Абу Раиса это мало интересовало – как и любые разговоры, намекавшие, будто у его сотрудников имеется личная жизнь за пределами студии.
– Рановато обедать, – вот и все, что он сказал.
– Я скоро уезжаю, – все таким же важным тоном продолжал Фарук, – завтра забираю новобранцев в Стамбуле.
Оглянувшись на Парвиза, он добавил:
– Кузены потрудились.
Парвиз постарался выразить на лице восхищение. Несколько недель назад, угощаясь кебабом в ресторане с видом на Евфрат, шотландец подтвердил зародившееся у Парвиза подозрение: Фарук ездил в Лондон именно за тем, чтобы завербовать своих родичей в качестве рекрутеров. Парвиз подвернулся ему как раз вовремя, послужил подопытной морской свинкой. Впрочем, морскую свинку шотландец не упоминал – «свинья» была для него словом запретным. Нашел другой способ выразить ту же мысль: дескать, Парвиз послужил орудием для исполнения воли Аллаха. Судя по тому, как теперь держался Фарук, он ожидал, что Парвиз так это и воспринимает. А Парвиз воображал, как рассекает мечом глотку Фарука – и вырывается булькающий фонтан крови.
– Возьми его с собой, – сказал Абу Раис, ткнув пальцем в Парвиза. – Мне требуется оборудование в студию.
– Если успеешь оформить ему пропуск до моего отъезда… – Фарук глянул на часы.
– Разумеется, успею, – сказал Абу Раис.
Вот так запросто.
Он остановился на улице Мешрутиет, всматриваясь в кирпичную стену с торчащими черными пиками – за ней лишь отчасти можно было разглядеть фасад консульства. Но ясно был виден развевавшийся на крыше красно-бело-синий флаг, бодрые его краски. Мо Фарах, победа на Олимпиаде, памятная коробочка для печенья у тетушки Насим – золотой юбилей королевы.
Лондон. Дом.
Аника
7
Эта мысль не вмещалась в ее мозг. Со всеми другими – да, это произойдет. Со всеми другими – неизбежно. С кем-то постепенно: их дед пролежал много недель, парализованный, онемевший, даже его дыхание казалось незнакомым. С кем-то словно гром с ясного неба – так их мать рухнула замертво на пол турагентства, где работала, отпечаток ее помады остался на краю чашки, из которой она пила в то утро чай, и они берегли эту памятку до того дня, когда один из близнецов не схватил в ярости эту чашку за ручку и не ударил о стол, вдребезги разбив мамин рот (Аника уверяла, что это сделала она, Парвиз настаивал – нет, он). Кто-то – словно унесенный злым роком, как их бабушка, ожидавшая результатов анализа, которые, как они все почти смирились, должны были стать для нее смертным приговором. Она переходила улицу, и пьяный водитель вылетел из-за угла, превысив скорость. Две недели спустя врач позвонил с благой вестью: опухоль оказалась доброкачественной. А чья-то смерть была абстракцией – отец, никогда не присутствовавший в их жизни, умер задолго до того, как они узнали об этом и стали именовать его умершим. Все умирали, все, только не близнецы, смотревшиеся друг в друга и видевшие отражение своей скорби.

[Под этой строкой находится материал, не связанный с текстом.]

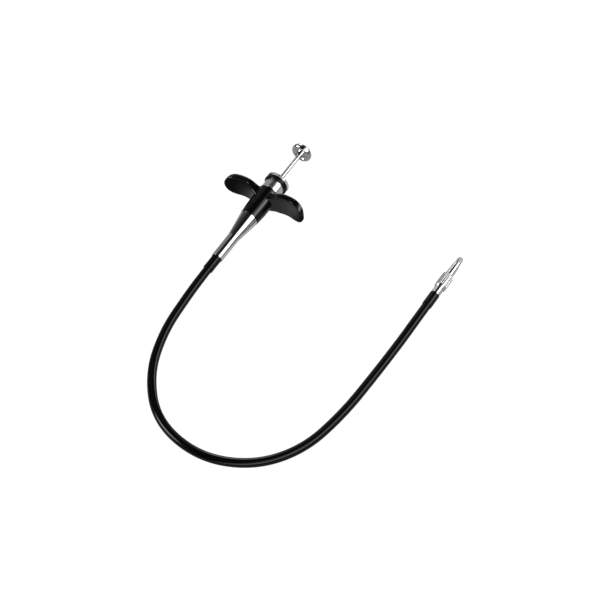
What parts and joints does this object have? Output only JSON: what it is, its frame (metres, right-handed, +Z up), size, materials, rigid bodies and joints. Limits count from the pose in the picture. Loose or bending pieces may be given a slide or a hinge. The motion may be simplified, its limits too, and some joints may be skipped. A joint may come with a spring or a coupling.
{
  "type": "cable shutter release",
  "caption": "Cable release: thumb button on a sprung rod, ball lock ring, two-wing finger grip, chrome cone sleeve and a sheathed cable with a swivelling tapered tip.",
  "frame": {"origin": "on the table under the centre of the handle (button to strain relief, cable and tip not counted)", "axes": "+Y along the handle towards the button, +X along the finger wings, +Z up from the table"},
  "size_m": [0.1162, 0.1653, 0.0136],
  "materials": {
    "chrome": "bright chrome plate",
    "brass": "turned",
    "spring_steel": "drawn wire",
    "bearing_steel": "ground",
    "black_enamel": "gloss black enamel",
    "black_plastic": "glossy moulded",
    "black_vinyl": "smooth extruded"
  },
  "bodies": {
    "root": {"neck_tube": "chrome", "lock_cone": "bearing_steel", "lock_spring": "spring_steel", "lock_spring_seat": "spring_steel", "finger_grip": "black_plastic", "spring_barrel": "brass", "return_spring": "spring_steel", "guide_bush": "brass", "cone_sleeve": "chrome", "conduit_anchor": "brass", "strain_relief": "black_vinyl", "cable_jacket": "black_vinyl", "spiral_conduit": "spring_steel", "core_wire": "spring_steel", "tip_boot": "black_vinyl", "tip_ferrule": "chrome", "tip_retaining_ring": "spring_steel"},
    "plunger": {"button_cap": "chrome", "plunger_rod": "chrome", "rod_piston": "brass", "plunger_wire": "spring_steel"},
    "lock": {"lock_disc": "chrome", "lock_skirt": "black_enamel", "lock_cage": "brass", "lock_balls": "bearing_steel"},
    "tip_swivel": {"swivel_nut": "chrome", "tip_screw": "chrome"},
    "pin": {"tip_pin": "bearing_steel"}
  },
  "joints": [
    {"name": "plunger_slide", "type": "slide", "parent": "root", "child": "plunger", "axis": [0, -0.9969, -0.0788], "range_m": [0, 0.013], "stiffness_N_per_m": 150, "springref_m": -0.004, "deforming": ["return_spring"]},
    {"name": "lock_slide", "type": "slide", "parent": "root", "child": "lock", "axis": [0, -0.9969, -0.0788], "range_m": [0, 0.0018], "stiffness_N_per_m": 600, "springref_m": -0.001, "deforming": ["lock_spring"]},
    {"name": "tip_spin", "type": "hinge", "parent": "root", "child": "tip_swivel", "pos_m": [0.0922, 0.0065, 0.0027], "axis": [0, 1, 0], "continuous": true},
    {"name": "pin_slide", "type": "slide", "parent": "root", "child": "pin", "axis": [0, 1, 0], "range_m": [0, 0.013]}
  ],
  "couplings": [
    {"joint": "pin_slide", "follows": "plunger_slide", "ratio": 1}
  ]
}
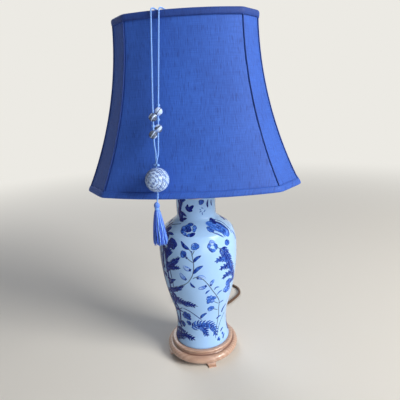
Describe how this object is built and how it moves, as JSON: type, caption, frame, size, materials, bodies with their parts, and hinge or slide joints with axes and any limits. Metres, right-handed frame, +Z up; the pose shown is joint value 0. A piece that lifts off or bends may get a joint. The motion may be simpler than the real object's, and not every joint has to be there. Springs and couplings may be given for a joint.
{
  "type": "table lamp",
  "caption": "Table lamp with a blue and white ginger jar on a turned wooden base, a blue silk bell shade with cut corners on a harp, and a beaded tassel ornament hung over the shade.",
  "frame": {"origin": "on the table, under the middle of the wooden base", "axes": "+Z up along the lamp pipe; the front face of the shade, with the ornament, looks along -Y; +X to the viewer's right"},
  "size_m": [0.3644, 0.419, 0.6235],
  "materials": {
    "wood": "satin",
    "porcelain": "gloss",
    "brass": "polished",
    "steel": "zinc plated",
    "aluminium": "bright",
    "brown_plastic": "matt",
    "felt": "matt",
    "card": "matt",
    "phenolic": "gloss",
    "frosted_glass": "frosted",
    "white_wire": "satin",
    "lining": "matt",
    "silk": "slub weave",
    "silk_trim": "slub weave",
    "satin_cord": "satin",
    "striped_bead": "gloss",
    "painted_ball": "gloss",
    "tassel_silk": "satin"
  },
  "bodies": {
    "lamp": {"wood_base": "wood", "foot_front": "wood", "foot_right": "wood", "foot_rear": "wood", "foot_left": "wood", "steel_washer": "steel", "lock_washer": "steel", "hex_nut": "steel", "lamp_pipe": "steel", "cord_bushing": "brown_plastic", "felt_ring": "felt", "jar_body": "porcelain", "vase_cap": "brass", "cap_check_ring": "brass", "brass_spacer": "brass", "saddle_check_ring": "brass", "harp_saddle": "brass", "harp_wire": "brass", "harp_stud": "brass", "socket_cap": "brass", "socket_shell": "brass", "socket_liner": "card", "socket_insulator": "phenolic", "screw_shell": "aluminium", "centre_contact": "brass", "terminal_screws": "brass", "cap_set_screw": "steel", "inner_wires": "brown_plastic", "power_cord": "brown_plastic", "cord_coil": "brown_plastic", "plug_lead": "brown_plastic", "plug_body": "brown_plastic", "plug_blades": "steel"},
    "shade": {"shade_frame": "white_wire", "shade_spider": "white_wire", "shade_liner": "lining", "panel_front": "silk", "panel_front_right": "silk", "panel_right": "silk", "panel_back_right": "silk", "panel_back": "silk", "panel_back_left": "silk", "panel_left": "silk", "panel_front_left": "silk", "top_trim": "silk_trim", "bottom_trim": "silk_trim", "seam_beads": "silk_trim", "ornament_string": "satin_cord", "ornament_beads": "striped_bead", "ornament_knots": "satin_cord", "ornament_ball": "painted_ball", "tassel_head": "tassel_silk", "tassel_skirt": "tassel_silk"},
    "finial": {"finial": "brass"},
    "switch": {"switch_shaft": "steel", "switch_knob": "phenolic"},
    "bulb": {"bulb_cap": "aluminium", "bulb_glass": "frosted_glass"},
    "sleeve_left": {"harp_sleeve_left": "brass"},
    "sleeve_right": {"harp_sleeve_right": "brass"}
  },
  "joints": [
    {"name": "shade_turn", "type": "hinge", "parent": "lamp", "child": "shade", "pos_m": [0, 0, 0.6], "axis": [0, 0, 1], "continuous": true},
    {"name": "finial_turn", "type": "hinge", "parent": "lamp", "child": "finial", "pos_m": [0, 0, 0.61], "axis": [0, 0, 1], "continuous": true},
    {"name": "switch_turn", "type": "hinge", "parent": "lamp", "child": "switch", "pos_m": [0, 0, 0.3709], "axis": [0, -1, 0], "continuous": true},
    {"name": "bulb_turn", "type": "hinge", "parent": "lamp", "child": "bulb", "pos_m": [0, 0, 0.39], "axis": [0, 0, 1], "continuous": true},
    {"name": "sleeve_left_lift", "type": "slide", "parent": "lamp", "child": "sleeve_left", "axis": [0, 0, 1], "range_m": [0, 0.016]},
    {"name": "sleeve_right_lift", "type": "slide", "parent": "lamp", "child": "sleeve_right", "axis": [0, 0, 1], "range_m": [0, 0.016]}
  ]
}
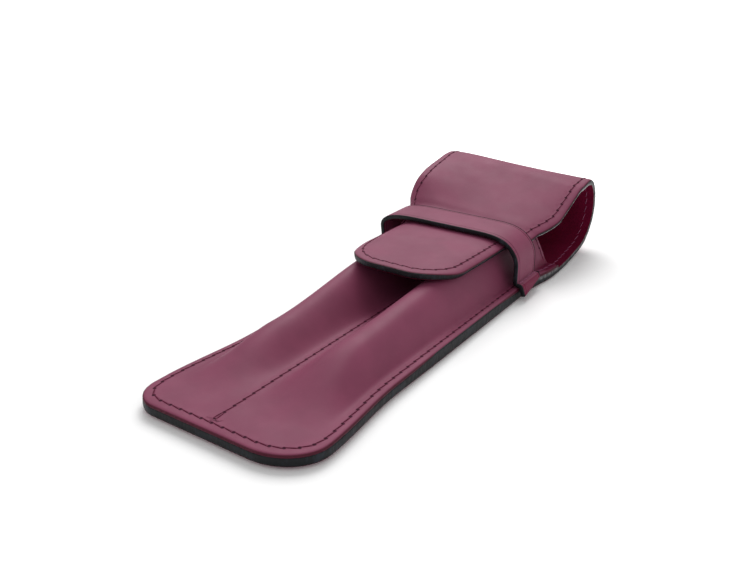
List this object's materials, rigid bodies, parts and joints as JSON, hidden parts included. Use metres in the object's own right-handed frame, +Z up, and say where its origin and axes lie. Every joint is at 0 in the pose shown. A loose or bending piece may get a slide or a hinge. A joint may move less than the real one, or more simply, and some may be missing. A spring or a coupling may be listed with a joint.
{
  "type": "double pen case",
  "caption": "Flat leather pen case with a moulded front forming side-by-side pen channels, and a long back that loops over as a flap tucked under a sewn keeper strap",
  "frame": {"origin": "middle of the case's box, on the surface that its back lies on", "axes": "+Z up out of the moulded front, +Y along the case from the toe to the rolled loop, +X across it to the right as seen from above with the loop away from the viewer"},
  "size_m": [0.0616, 0.1912, 0.0344],
  "materials": {
    "plum_leather": "smooth semi-matt dyed leather",
    "dark_plum_lining": "dark smooth lining leather"
  },
  "bodies": {
    "pouch": {"back_panel": "plum_leather", "back_lining": "dark_plum_lining", "front_panel": "plum_leather", "front_lining": "dark_plum_lining", "keeper_strap": "plum_leather"},
    "neck": {"neck_leather": "plum_leather", "neck_lining": "dark_plum_lining"},
    "fold": {"fold_leather": "plum_leather", "fold_lining": "dark_plum_lining"},
    "flap": {"flap_leather": "plum_leather", "flap_lining": "plum_leather"}
  },
  "joints": [
    {"name": "tongue_draw", "type": "slide", "parent": "pouch", "child": "neck", "axis": [0, 1, 0], "range_m": [0, 0.058]},
    {"name": "first_roll", "type": "hinge", "parent": "neck", "child": "fold", "pos_m": [0, 0.09193, 0.00689], "axis": [-1, 0, 0], "range_deg": [0, 92]},
    {"name": "second_roll", "type": "hinge", "parent": "fold", "child": "flap", "pos_m": [0, 0.09081, 0.02828], "axis": [-1, 0, 0], "range_deg": [0, 92]}
  ],
  "couplings": [
    {"joint": "first_roll", "follows": "second_roll", "ratio": 1}
  ]
}
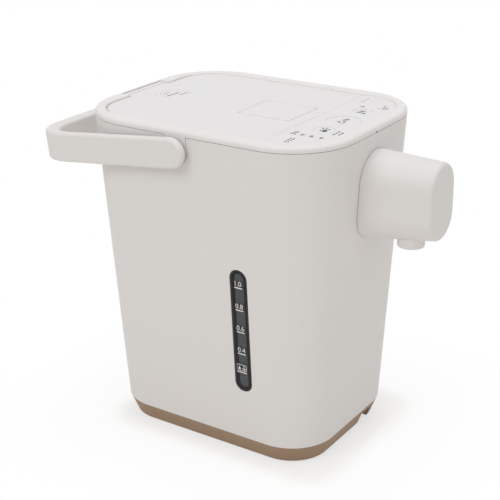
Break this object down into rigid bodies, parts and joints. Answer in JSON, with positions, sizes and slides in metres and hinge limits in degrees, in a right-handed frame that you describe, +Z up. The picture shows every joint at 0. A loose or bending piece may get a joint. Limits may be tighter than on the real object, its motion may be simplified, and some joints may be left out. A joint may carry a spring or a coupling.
{
  "type": "electric thermo pot",
  "caption": "Tall electric hot water pot with rounded sides, a bail handle, a push-button top panel, a hinged lid, an overhanging front spout and a slot water gauge.",
  "frame": {"origin": "centre of the bounding box's bottom face, on the plane that the feet stand on", "axes": "+Z up, -Y towards the spout, +X to the right when looking along +Y, with the water gauge on -X"},
  "size_m": [0.173, 0.2847, 0.2412],
  "materials": {
    "matte_white": "matte warm off-white plastic",
    "plate_white": "smooth warm white plastic",
    "mocha": "matte tan plastic",
    "charcoal": "charcoal plastic",
    "window": "dark clear plastic",
    "glass": "clear glass",
    "lamp": "small clear amber lamps",
    "grey_plastic": "light grey plastic",
    "steel": "brushed stainless steel",
    "aluminium": "cast aluminium",
    "brass": "plain brass",
    "board": "green circuit board",
    "silicone": "translucent silicone",
    "felt": "grey insulating felt",
    "rubber": "black rubber"
  },
  "bodies": {
    "housing": {"base_shell": "mocha", "bottom_plate": "mocha", "base_screws": "steel", "feet": "rubber", "chassis_plate": "grey_plastic", "body_shell": "matte_white", "shoulder_rim": "matte_white", "control_panel": "plate_white", "indicator_lamps": "lamp", "control_board": "board", "board_switches": "charcoal", "inner_vessel": "steel", "vessel_gasket": "silicone", "insulating_jacket": "felt", "heater_plate": "aluminium", "temperature_sensor": "steel", "thermal_fuse": "steel", "vessel_support": "grey_plastic", "gauge_bezel": "charcoal", "gauge_window": "window", "gauge_tube": "glass", "gauge_carrier": "charcoal", "gauge_seals": "silicone", "gauge_hose": "silicone", "pump_housing": "grey_plastic", "pump_cover": "grey_plastic", "pump_motor": "steel", "inlet_hose": "silicone", "outlet_pipe": "silicone", "spill_valve_body": "grey_plastic", "spout_tube": "silicone", "spout_cover": "matte_white", "spout_bracket": "grey_plastic", "spout_screws": "steel", "nozzle": "matte_white", "power_board": "board", "board_components": "charcoal", "power_inlet": "charcoal", "inlet_pins": "brass", "handle_pins": "grey_plastic", "lid_hinge_pin": "steel"},
    "handle": {"handle": "matte_white"},
    "lid": {"lid_cover": "plate_white", "lid_base": "grey_plastic", "lid_screws": "steel", "inner_lid": "steel", "lid_gasket": "silicone", "steam_cap": "plate_white", "steam_chamber": "grey_plastic", "lid_pins": "steel", "latch_spring": "steel"},
    "lever": {"lid_lever": "plate_white"},
    "hook": {"latch_hook": "grey_plastic"},
    "steam_float": {"steam_ball": "steel"},
    "dispense_key": {"dispense_key": "plate_white"},
    "unlock_key": {"unlock_key": "plate_white"},
    "temperature_key": {"temperature_key": "plate_white"},
    "rotor": {"drive_rotor": "steel"},
    "impeller": {"impeller": "grey_plastic"},
    "valve_float": {"spill_valve_ball": "steel"}
  },
  "joints": [
    {"name": "handle_swing", "type": "hinge", "parent": "housing", "child": "handle", "pos_m": [0, 0.0172, 0.2264], "axis": [1, 0, 0], "range_deg": [0, 96.5]},
    {"name": "lid_open", "type": "hinge", "parent": "housing", "child": "lid", "pos_m": [0, 0.10385, 0.2377], "axis": [-1, 0, 0], "range_deg": [0, 90]},
    {"name": "lever_lift", "type": "hinge", "parent": "lid", "child": "lever", "pos_m": [0, 0.00465, 0.2373], "axis": [-1, 0, 0], "range_deg": [0, 25], "stiffness_Nm_per_rad": 0.2},
    {"name": "latch_turn", "type": "hinge", "parent": "lid", "child": "hook", "pos_m": [0, -0.03585, 0.2292], "axis": [1, 0, 0], "range_deg": [0, 21]},
    {"name": "steam_rise", "type": "slide", "parent": "lid", "child": "steam_float", "axis": [0, 0, 1], "range_m": [0, 0.002]},
    {"name": "dispense_press", "type": "slide", "parent": "housing", "child": "dispense_key", "axis": [0, 0, -1], "range_m": [0, 0.0006], "stiffness_N_per_m": 600},
    {"name": "unlock_press", "type": "slide", "parent": "housing", "child": "unlock_key", "axis": [0, 0, -1], "range_m": [0, 0.0006], "stiffness_N_per_m": 600},
    {"name": "temperature_press", "type": "slide", "parent": "housing", "child": "temperature_key", "axis": [0, 0, -1], "range_m": [0, 0.0006], "stiffness_N_per_m": 600},
    {"name": "motor_spin", "type": "hinge", "parent": "housing", "child": "rotor", "pos_m": [0, 0.02865, 0.0262], "axis": [0, 1, 0], "continuous": true},
    {"name": "impeller_spin", "type": "hinge", "parent": "housing", "child": "impeller", "pos_m": [0, 0.01265, 0.0262], "axis": [0, 1, 0], "continuous": true},
    {"name": "valve_rise", "type": "slide", "parent": "housing", "child": "valve_float", "axis": [0, 0, 1], "range_m": [0, 0.003]}
  ],
  "couplings": [
    {"joint": "latch_turn", "follows": "lever_lift", "ratio": 0.83},
    {"joint": "impeller_spin", "follows": "motor_spin", "ratio": 1}
  ]
}
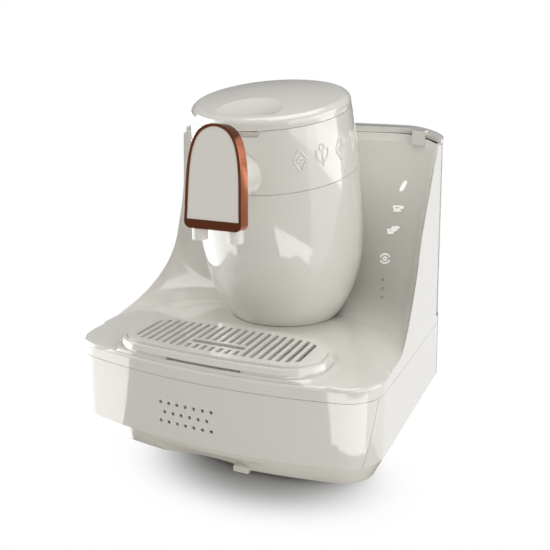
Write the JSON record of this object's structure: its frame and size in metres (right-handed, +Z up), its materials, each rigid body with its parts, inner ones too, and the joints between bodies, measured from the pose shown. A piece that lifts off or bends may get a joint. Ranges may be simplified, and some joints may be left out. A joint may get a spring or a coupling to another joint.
{
  "type": "electric turkish coffee maker",
  "caption": "Countertop turkish coffee maker: leaning lidded brewing column, twin-nozzle spout over a lift-out drip tray, touch-key wing and rear water tank.",
  "frame": {"origin": "on the floor under the middle of the footprint", "axes": "+Z up, -Y to the user, +X to the user's right"},
  "size_m": [0.274, 0.2508, 0.2965],
  "materials": {
    "shell": "warm white gloss",
    "plinth": "warm white gloss",
    "copper": "polished copper plate",
    "panel": "high gloss",
    "tank": "smoked clear plastic",
    "rubber": "matte",
    "silicone": "matte",
    "steel": "brushed",
    "heater": "cast",
    "dark_plastic": "matte",
    "board": "solder mask",
    "coil": "satin",
    "white_plastic": "satin"
  },
  "bodies": {
    "body": {"base_plate": "plinth", "base_shell": "shell", "feet": "rubber", "shield": "shell", "tray_seat": "shell", "column_shell": "shell", "column_ring": "shell", "lid_pin": "steel", "brew_chamber": "steel", "spout_housing": "shell", "spout_trim": "copper", "spout_panel": "panel", "nozzle_left": "white_plastic", "nozzle_right": "white_plastic", "chamber_gasket": "silicone", "chamber_carrier": "white_plastic", "heater_plate": "heater", "chamber_sensor": "steel", "valve_block": "white_plastic", "valve_coil": "coil", "spout_header": "silicone", "pump": "dark_plastic", "pump_mounts": "rubber", "supply_hose": "silicone", "feed_hose": "silicone", "control_board": "board", "touch_board": "board", "speaker": "dark_plastic", "inlet_gland": "dark_plastic", "tank_socket": "white_plastic", "base_screws": "steel"},
    "lid": {"lid_cover": "shell", "lid_liner": "white_plastic"},
    "tray": {"drip_tray": "shell"},
    "grille": {"drip_grille": "shell"},
    "tank": {"water_tank": "tank"},
    "tank_cover": {"tank_lid": "shell"},
    "tank_valve": {"tank_valve_stem": "white_plastic"},
    "outlet_plunger": {"valve_plunger": "steel"}
  },
  "joints": [
    {"name": "lid_hinge", "type": "hinge", "parent": "body", "child": "lid", "pos_m": [0, 0.08224, 0.28895], "axis": [-1, 0, 0], "range_deg": [0, 70]},
    {"name": "tray_lift", "type": "slide", "parent": "body", "child": "tray", "axis": [0, 0, 1], "range_m": [0, 0.04]},
    {"name": "grille_lift", "type": "slide", "parent": "tray", "child": "grille", "axis": [0, 0, 1], "range_m": [0, 0.03]},
    {"name": "tank_lift", "type": "slide", "parent": "body", "child": "tank", "axis": [0, 0, 1], "range_m": [0, 0.18]},
    {"name": "tank_lid_lift", "type": "slide", "parent": "tank", "child": "tank_cover", "axis": [0, 0, 1], "range_m": [0, 0.03]},
    {"name": "tank_valve_stroke", "type": "slide", "parent": "tank", "child": "tank_valve", "axis": [0, 0, 1], "range_m": [0, 0.004]},
    {"name": "outlet_stroke", "type": "slide", "parent": "body", "child": "outlet_plunger", "axis": [0, 0, -1], "range_m": [0, 0.0065], "stiffness_N_per_m": 60, "springref_m": -0.008}
  ]
}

Скорбь проявлялась в таких формах, которые вовсе не воспринимались как скорбь, скорбь заглушала все чувства, кроме скорби, скорбь вынуждала кого-то из близнецов носить не снимая одну и ту же рубашку, чтобы уберечь запах того утра, когда мертвые еще были живы, скорбь вынуждала кого-то из близнецов отдирать от потолка светящиеся звездочки, наклеивать их на пальцы и так укладываться в постель, скорбь была злоязыка и добра, скорбь не видела ничего, кроме себя, или вдруг охватывала каждое зерно боли в мире, скорбь простирала крылья широко, словно орел, скорбь ежилась, колючая и жалкая, словно дикобраз, скорбь нуждалась в компании, скорбь жаждала одиночества, она хотела помнить, хотела забыть, скорбь гневалась и рыдала, скорбь то сжимала, то растягивала время, скорбь казалась голодом, казалась глухотой, казалась тишиной; у нее был вкус желчи, она резала, как бритва, она гремела, заглушая все звуки мира. Скорбь была невидимкой, скорбь меняла обличья, скорбь можно было уловить – отблеск в глазах близнеца. Скорбь услышала свой смертный приговор в то утро, когда вы оба проснулись и один запел, а второй подхватил мотив.